The reason for this blog is to help get specific dogs adopted from TAS but equally important is to try to normalize the idea of shelter dogs being just as good and just as desirable as any other dogs including those which are regularly merchandised by backyard breeders, puppy millers and those few remaining pet store owners who still feel a need to sell live animals. The single greatest stigma shelter animals still face is the belief that shelter animals are substandard animals. Anyone who has had enough experience with shelter animals knows this is untrue but the general public hasn't had the same experiences you've had. They see a nice dog photo in a glossy magazine and too many of them would never think of associating that dog with a dog from a shelter. After all, no one abandons perfectly good dogs, right? Unfortunately, as we all know, perfectly good dogs are abandoned all the time.

The public still too often associates shelter dogs with images of beat up, sick, dirty, severely traumatized animals and while we definitely sometimes see victims such as these, they are certainly not the majority and, regardless, even the most abused animals can very often be saved and made whole again.

Pound Dogs sometimes discusses the sad histories some of the dogs have suffered. For the most part, though, it tries to present the dogs not as victims but as great potential family members. The goal is to raise the profiles of animals in adoption centers so that a potential pet owner sees them as the best choice, not just as the charity choice.

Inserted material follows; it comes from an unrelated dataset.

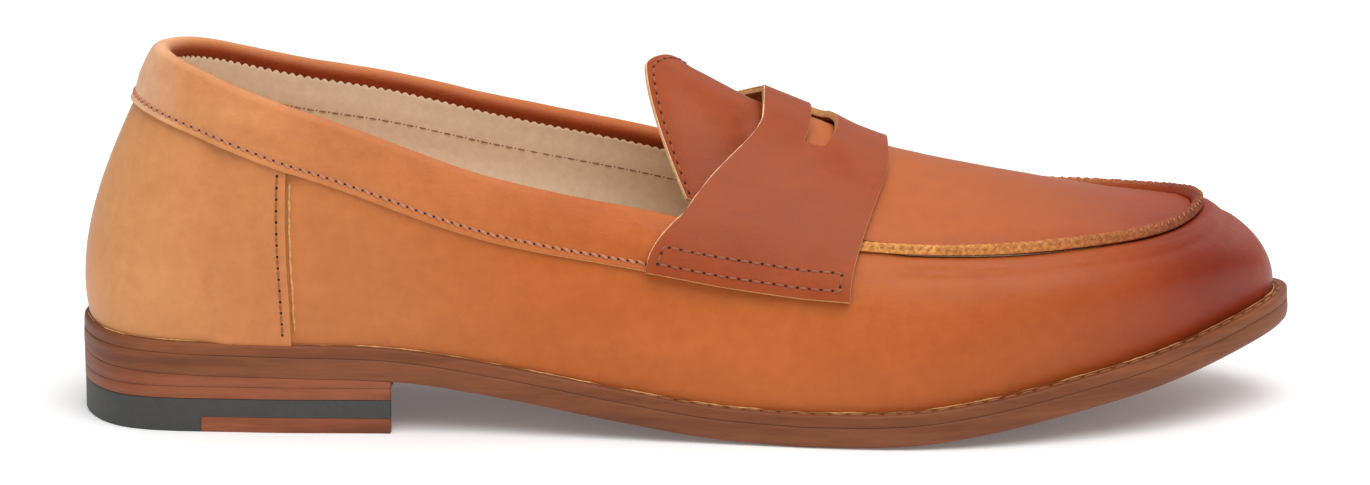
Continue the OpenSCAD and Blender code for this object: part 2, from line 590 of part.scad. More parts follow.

So, here's the favour I'm asking. Whenever you see a dog picture on these pages you think is decent enough, I'd like you to consider sharing it on Facebook or any other social media sites you're using (I know many of you do this already and thank you for that). And when you share it, please mention that the dog in the photo is a shelter dog like so many other shelter dogs waiting for a home. If we can get even five percent of the pet buying public to see shelter dogs differently, to see how beautiful they are and how wonderful they are, and to consider shelter dogs as their first choice for a new family member, we can end the suffering of homeless pets in this country.